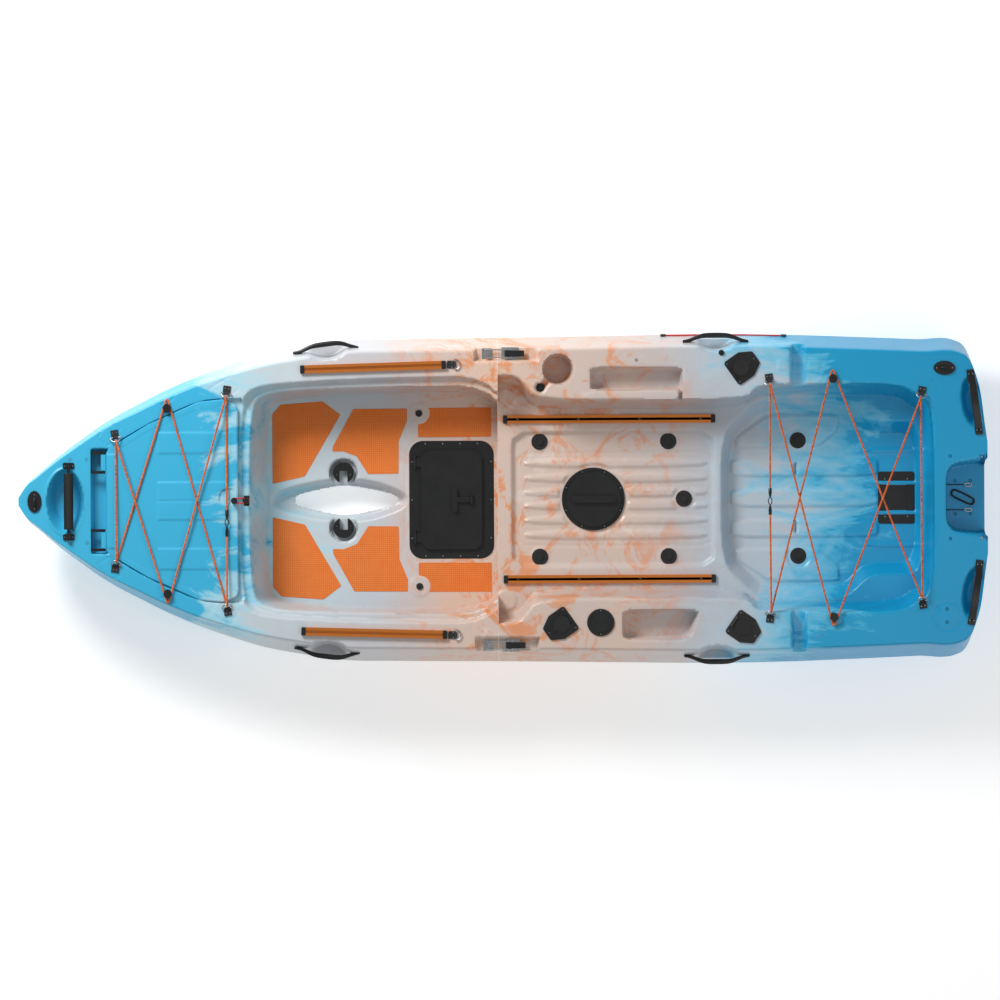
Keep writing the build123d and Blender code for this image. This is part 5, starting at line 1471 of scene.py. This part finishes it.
def build_stage():
    p = settings()
    half = p.floor_size / 2
    floor = bpy.data.meshes.new("floor")
    floor.from_pydata([(-half, -half, -MM), (half, -half, -MM), (half, half, -MM), (-half, half, -MM)], [],
                      [(0, 1, 2, 3)])
    o = bpy.data.objects.new("floor", floor)
    scene = bpy.context.scene
    scene.collection.objects.link(o)
    m, tree, bsdf = new_material("White floor")
    bsdf.inputs["Base Color"].default_value = (0.9, 0.9, 0.9, 1)
    bsdf.inputs["Roughness"].default_value = 0.9
    bsdf.inputs["Emission Color"].default_value = (1, 1, 1, 1)
    bsdf.inputs["Emission Strength"].default_value = p.floor_glow
    floor.materials.append(m)
    world = bpy.data.worlds.new("Soft studio")
    world.use_nodes = True
    world.node_tree.nodes["Background"].inputs[0].default_value = (1.0, 1.0, 1.0, 1)
    world.node_tree.nodes["Background"].inputs[1].default_value = p.room_light
    scene.world = world
    lamps = []
    for name, place, size, power in LAMPS:
        data = bpy.data.lights.new(name, "AREA")
        data.size, data.energy = size, power
        lamp = bpy.data.objects.new(name, data)
        lamp.location = place
        lamp.rotation_euler = (Vector((0, 0, 0.2)) - Vector(place)).to_track_quat("-Z", "Y").to_euler()
        scene.collection.objects.link(lamp)
        lamps.append(lamp)
    lens = bpy.data.cameras.new("camera")
    camera = bpy.data.objects.new("camera", lens)
    scene.collection.objects.link(camera)
    lens.sensor_width = 36.0
    lens.lens = lens.sensor_width * (CAMERA_HEIGHT - 0.25) / VIEW_WIDTH
    lens.clip_end = 100
    camera.location = (*VIEW_SHIFT, CAMERA_HEIGHT)
    camera.rotation_euler = (0, 0, math.radians(VIEW_ROLL))
    scene.camera = camera
    scene.view_settings.view_transform = "Standard"
    return [o, *lamps]


# ---- add-on -----------------------------------------------------------------------------
def length_property(name, about, value):
    return bpy.props.FloatProperty(name=name, description=about, default=value, min=0.0, unit="LENGTH",
                                   precision=4)


class KayakSettings(bpy.types.PropertyGroup):
    """Sizes that the looks take beyond those of the CAD frame."""
    hull_grid: length_property("Hull grid", "Spacing of the hull skin's points", 0.005)
    pad_rim: length_property("Pad rim", "Rounding along the cut edge of a foam pad", 0.0012)
    bungee_diameter: length_property("Bungee diameter", "Thickness of the deck lashings", 0.006)
    line_diameter: length_property("Line diameter", "Thickness of the rudder lines", 0.003)
    head_radius: length_property("Head radius", "Radius of a screw's head", 0.0042)
    head_height: length_property("Head height", "Height of a screw's head", 0.0022)
    recess_width: length_property("Recess width", "Width of the cross recess in a screw", 0.0011)
    tick_pitch: length_property("Tick pitch", "Spacing of the footwell ruler's ticks", 0.005)
    floor_size: length_property("Floor size", "Side of the floor that the kayak lies on", 60.0)
    room_light: bpy.props.FloatProperty(name="Room light", description="Strength of the light from all round",
                                        default=0.34, min=0.0)
    floor_glow: bpy.props.FloatProperty(name="Floor glow",
                                        description="Light that the white floor gives off itself",
                                        default=0.38, min=0.0)


def settings():
    return bpy.context.scene.kayak_looks


class BuildPiece:
    """What each piece's operator does: make it, and stop if nothing came of it."""
    bl_options = {"REGISTER", "UNDO"}

    def execute(self, context):
        made = self.make()
        if not made:
            raise RuntimeError(self.bl_label + ": nothing was built")
        return {"FINISHED"}


class KAYAK_OT_hulls(BuildPiece, bpy.types.Operator):
    """Bow and stern sections as moulded skins"""
    bl_idname = "kayak.hulls"
    bl_label = "Hull sections"

    def make(self):
        return build_hulls(settings().hull_grid / MM)


class KAYAK_OT_bow_lid(BuildPiece, bpy.types.Operator):
    """Bow hatch lid with its stepped panels and latch recess"""
    bl_idname = "kayak.bow_lid"
    bl_label = "Bow hatch lid"

    def make(self):
        return build_bow_lid()


class KAYAK_OT_deck_pads(BuildPiece, bpy.types.Operator):
    """Foam pads on the foredeck and side decks"""
    bl_idname = "kayak.deck_pads"
    bl_label = "Deck pads"

    def make(self):
        return build_deck_pads()


class KAYAK_OT_lashings(BuildPiece, bpy.types.Operator):
    """Bow and stern bungees with their hooks"""
    bl_idname = "kayak.lashings"
    bl_label = "Deck lashings"

    def make(self):
        return build_lashings()


class KAYAK_OT_hatches(BuildPiece, bpy.types.Operator):
    """Floor hatch, round hatch, deck plate and tank cover"""
    bl_idname = "kayak.hatches"
    bl_label = "Hatches"

    def make(self):
        return build_group(HATCH_NODES)


class KAYAK_OT_rails(BuildPiece, bpy.types.Operator):
    """Gear rails with their end caps and D-rings"""
    bl_idname = "kayak.rails"
    bl_label = "Gear rails"

    def make(self):
        return build_group(RAIL_NODES)


class KAYAK_OT_handles(BuildPiece, bpy.types.Operator):
    """Bow grip, side handles and stern handles"""
    bl_idname = "kayak.handles"
    bl_label = "Carry handles"

    def make(self):
        return build_handles()


class KAYAK_OT_fittings(BuildPiece, bpy.types.Operator):
    """Rod holders, latches, plugs, pad eyes and every other small fitting"""
    bl_idname = "kayak.fittings"
    bl_label = "Fittings"

    def make(self):
        return build_fittings()


class KAYAK_OT_screws(BuildPiece, bpy.types.Operator):
    """Deck screws with their cross recesses"""
    bl_idname = "kayak.screws"
    bl_label = "Deck screws"

    def make(self):
        return build_screws()


class KAYAK_OT_ruler(BuildPiece, bpy.types.Operator):
    """Ruler ticks along the footwell"""
    bl_idname = "kayak.ruler"
    bl_label = "Footwell ruler"

    def make(self):
        return build_ruler()


class KAYAK_OT_stern_cords(BuildPiece, bpy.types.Operator):
    """Rudder lines, their spare hank and the paddle keeper"""
    bl_idname = "kayak.stern_cords"
    bl_label = "Rudder lines and paddle keeper"

    def make(self):
        return build_stern_cords()


class KAYAK_OT_stage(BuildPiece, bpy.types.Operator):
    """Floor, studio light and the camera straight above"""
    bl_idname = "kayak.stage"
    bl_label = "Stage"

    def make(self):
        return build_stage()


PIECES = (KAYAK_OT_hulls, KAYAK_OT_bow_lid, KAYAK_OT_deck_pads, KAYAK_OT_lashings, KAYAK_OT_hatches,
          KAYAK_OT_rails,
          KAYAK_OT_handles, KAYAK_OT_fittings, KAYAK_OT_screws, KAYAK_OT_ruler, KAYAK_OT_stern_cords,
          KAYAK_OT_stage)


class KAYAK_PT_pieces(bpy.types.Panel):
    """Lists the kayak's sizes and a button for each piece"""
    bl_idname = "KAYAK_PT_pieces"
    bl_label = "Kayak pieces"
    bl_space_type = "VIEW_3D"
    bl_region_type = "UI"
    bl_category = "Kayak"

    def draw(self, context):
        for key in KayakSettings.__annotations__:
            self.layout.prop(settings(), key)
        for piece in PIECES:
            self.layout.operator(piece.bl_idname)


def register():
    for cls in (KayakSettings, *PIECES, KAYAK_PT_pieces):
        bpy.utils.register_class(cls)
    bpy.types.Scene.kayak_looks = bpy.props.PointerProperty(type=KayakSettings)


def unregister():
    del bpy.types.Scene.kayak_looks
    for cls in (KAYAK_PT_pieces, *reversed(PIECES), KayakSettings):
        bpy.utils.unregister_class(cls)


def main():
    register()
    for piece in PIECES:
        getattr(bpy.ops.kayak, piece.bl_idname.split(".")[1])()


if __name__ == "__main__":
    main()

__________________________________________________

→ INSTRUCTION:
Give back the data above exactly as it appears.

→ ANSWER TO THIS EXERCISE:
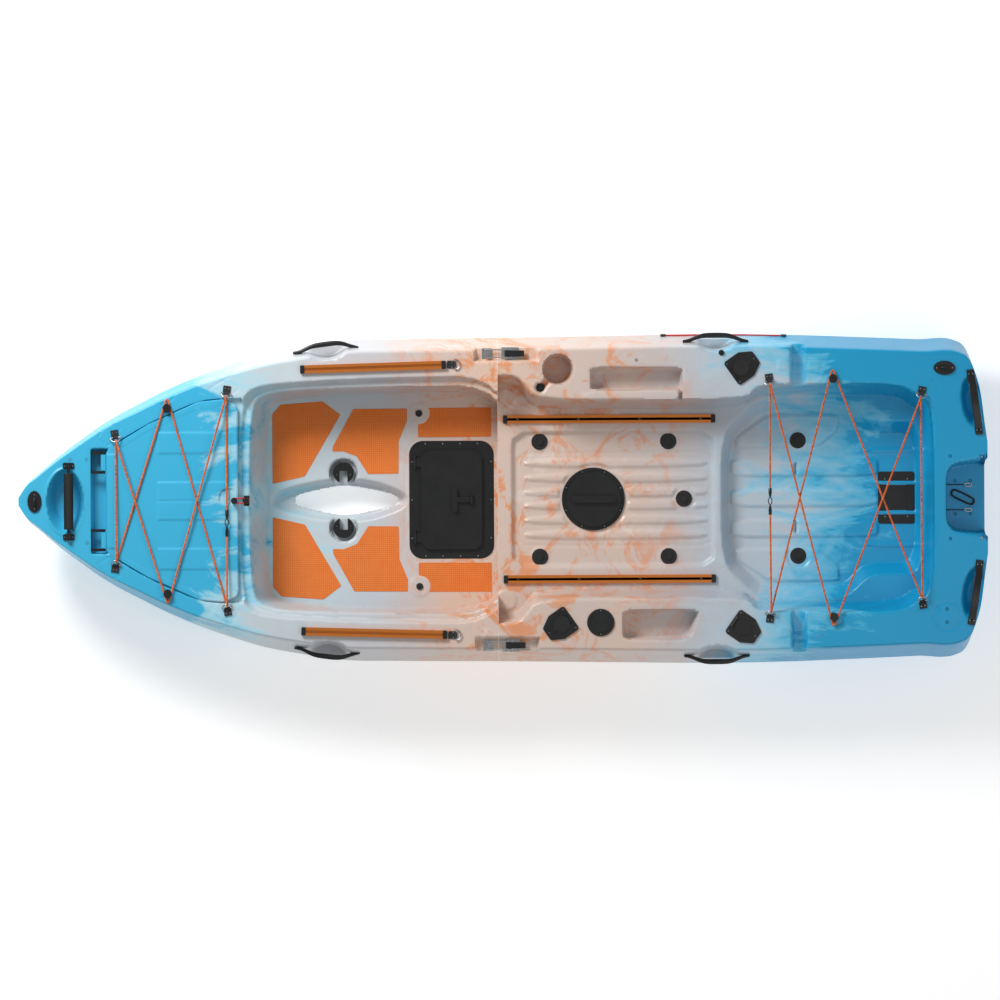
Keep writing the build123d and Blender code for this image. This is part 5, starting at line 1471 of scene.py. This part finishes it.
def build_stage():
    p = settings()
    half = p.floor_size / 2
    floor = bpy.data.meshes.new("floor")
    floor.from_pydata([(-half, -half, -MM), (half, -half, -MM), (half, half, -MM), (-half, half, -MM)], [],
                      [(0, 1, 2, 3)])
    o = bpy.data.objects.new("floor", floor)
    scene = bpy.context.scene
    scene.collection.objects.link(o)
    m, tree, bsdf = new_material("White floor")
    bsdf.inputs["Base Color"].default_value = (0.9, 0.9, 0.9, 1)
    bsdf.inputs["Roughness"].default_value = 0.9
    bsdf.inputs["Emission Color"].default_value = (1, 1, 1, 1)
    bsdf.inputs["Emission Strength"].default_value = p.floor_glow
    floor.materials.append(m)
    world = bpy.data.worlds.new("Soft studio")
    world.use_nodes = True
    world.node_tree.nodes["Background"].inputs[0].default_value = (1.0, 1.0, 1.0, 1)
    world.node_tree.nodes["Background"].inputs[1].default_value = p.room_light
    scene.world = world
    lamps = []
    for name, place, size, power in LAMPS:
        data = bpy.data.lights.new(name, "AREA")
        data.size, data.energy = size, power
        lamp = bpy.data.objects.new(name, data)
        lamp.location = place
        lamp.rotation_euler = (Vector((0, 0, 0.2)) - Vector(place)).to_track_quat("-Z", "Y").to_euler()
        scene.collection.objects.link(lamp)
        lamps.append(lamp)
    lens = bpy.data.cameras.new("camera")
    camera = bpy.data.objects.new("camera", lens)
    scene.collection.objects.link(camera)
    lens.sensor_width = 36.0
    lens.lens = lens.sensor_width * (CAMERA_HEIGHT - 0.25) / VIEW_WIDTH
    lens.clip_end = 100
    camera.location = (*VIEW_SHIFT, CAMERA_HEIGHT)
    camera.rotation_euler = (0, 0, math.radians(VIEW_ROLL))
    scene.camera = camera
    scene.view_settings.view_transform = "Standard"
    return [o, *lamps]


# ---- add-on -----------------------------------------------------------------------------
def length_property(name, about, value):
    return bpy.props.FloatProperty(name=name, description=about, default=value, min=0.0, unit="LENGTH",
                                   precision=4)


class KayakSettings(bpy.types.PropertyGroup):
    """Sizes that the looks take beyond those of the CAD frame."""
    hull_grid: length_property("Hull grid", "Spacing of the hull skin's points", 0.005)
    pad_rim: length_property("Pad rim", "Rounding along the cut edge of a foam pad", 0.0012)
    bungee_diameter: length_property("Bungee diameter", "Thickness of the deck lashings", 0.006)
    line_diameter: length_property("Line diameter", "Thickness of the rudder lines", 0.003)
    head_radius: length_property("Head radius", "Radius of a screw's head", 0.0042)
    head_height: length_property("Head height", "Height of a screw's head", 0.0022)
    recess_width: length_property("Recess width", "Width of the cross recess in a screw", 0.0011)
    tick_pitch: length_property("Tick pitch", "Spacing of the footwell ruler's ticks", 0.005)
    floor_size: length_property("Floor size", "Side of the floor that the kayak lies on", 60.0)
    room_light: bpy.props.FloatProperty(name="Room light", description="Strength of the light from all round",
                                        default=0.34, min=0.0)
    floor_glow: bpy.props.FloatProperty(name="Floor glow",
                                        description="Light that the white floor gives off itself",
                                        default=0.38, min=0.0)


def settings():
    return bpy.context.scene.kayak_looks


class BuildPiece:
    """What each piece's operator does: make it, and stop if nothing came of it."""
    bl_options = {"REGISTER", "UNDO"}

    def execute(self, context):
        made = self.make()
        if not made:
            raise RuntimeError(self.bl_label + ": nothing was built")
        return {"FINISHED"}


class KAYAK_OT_hulls(BuildPiece, bpy.types.Operator):
    """Bow and stern sections as moulded skins"""
    bl_idname = "kayak.hulls"
    bl_label = "Hull sections"

    def make(self):
        return build_hulls(settings().hull_grid / MM)


class KAYAK_OT_bow_lid(BuildPiece, bpy.types.Operator):
    """Bow hatch lid with its stepped panels and latch recess"""
    bl_idname = "kayak.bow_lid"
    bl_label = "Bow hatch lid"

    def make(self):
        return build_bow_lid()


class KAYAK_OT_deck_pads(BuildPiece, bpy.types.Operator):
    """Foam pads on the foredeck and side decks"""
    bl_idname = "kayak.deck_pads"
    bl_label = "Deck pads"

    def make(self):
        return build_deck_pads()


class KAYAK_OT_lashings(BuildPiece, bpy.types.Operator):
    """Bow and stern bungees with their hooks"""
    bl_idname = "kayak.lashings"
    bl_label = "Deck lashings"

    def make(self):
        return build_lashings()


class KAYAK_OT_hatches(BuildPiece, bpy.types.Operator):
    """Floor hatch, round hatch, deck plate and tank cover"""
    bl_idname = "kayak.hatches"
    bl_label = "Hatches"

    def make(self):
        return build_group(HATCH_NODES)


class KAYAK_OT_rails(BuildPiece, bpy.types.Operator):
    """Gear rails with their end caps and D-rings"""
    bl_idname = "kayak.rails"
    bl_label = "Gear rails"

    def make(self):
        return build_group(RAIL_NODES)


class KAYAK_OT_handles(BuildPiece, bpy.types.Operator):
    """Bow grip, side handles and stern handles"""
    bl_idname = "kayak.handles"
    bl_label = "Carry handles"

    def make(self):
        return build_handles()


class KAYAK_OT_fittings(BuildPiece, bpy.types.Operator):
    """Rod holders, latches, plugs, pad eyes and every other small fitting"""
    bl_idname = "kayak.fittings"
    bl_label = "Fittings"

    def make(self):
        return build_fittings()


class KAYAK_OT_screws(BuildPiece, bpy.types.Operator):
    """Deck screws with their cross recesses"""
    bl_idname = "kayak.screws"
    bl_label = "Deck screws"

    def make(self):
        return build_screws()


class KAYAK_OT_ruler(BuildPiece, bpy.types.Operator):
    """Ruler ticks along the footwell"""
    bl_idname = "kayak.ruler"
    bl_label = "Footwell ruler"

    def make(self):
        return build_ruler()


class KAYAK_OT_stern_cords(BuildPiece, bpy.types.Operator):
    """Rudder lines, their spare hank and the paddle keeper"""
    bl_idname = "kayak.stern_cords"
    bl_label = "Rudder lines and paddle keeper"

    def make(self):
        return build_stern_cords()


class KAYAK_OT_stage(BuildPiece, bpy.types.Operator):
    """Floor, studio light and the camera straight above"""
    bl_idname = "kayak.stage"
    bl_label = "Stage"

    def make(self):
        return build_stage()


PIECES = (KAYAK_OT_hulls, KAYAK_OT_bow_lid, KAYAK_OT_deck_pads, KAYAK_OT_lashings, KAYAK_OT_hatches,
          KAYAK_OT_rails,
          KAYAK_OT_handles, KAYAK_OT_fittings, KAYAK_OT_screws, KAYAK_OT_ruler, KAYAK_OT_stern_cords,
          KAYAK_OT_stage)


class KAYAK_PT_pieces(bpy.types.Panel):
    """Lists the kayak's sizes and a button for each piece"""
    bl_idname = "KAYAK_PT_pieces"
    bl_label = "Kayak pieces"
    bl_space_type = "VIEW_3D"
    bl_region_type = "UI"
    bl_category = "Kayak"

    def draw(self, context):
        for key in KayakSettings.__annotations__:
            self.layout.prop(settings(), key)
        for piece in PIECES:
            self.layout.operator(piece.bl_idname)


def register():
    for cls in (KayakSettings, *PIECES, KAYAK_PT_pieces):
        bpy.utils.register_class(cls)
    bpy.types.Scene.kayak_looks = bpy.props.PointerProperty(type=KayakSettings)


def unregister():
    del bpy.types.Scene.kayak_looks
    for cls in (KAYAK_PT_pieces, *reversed(PIECES), KayakSettings):
        bpy.utils.unregister_class(cls)


def main():
    register()
    for piece in PIECES:
        getattr(bpy.ops.kayak, piece.bl_idname.split(".")[1])()


if __name__ == "__main__":
    main()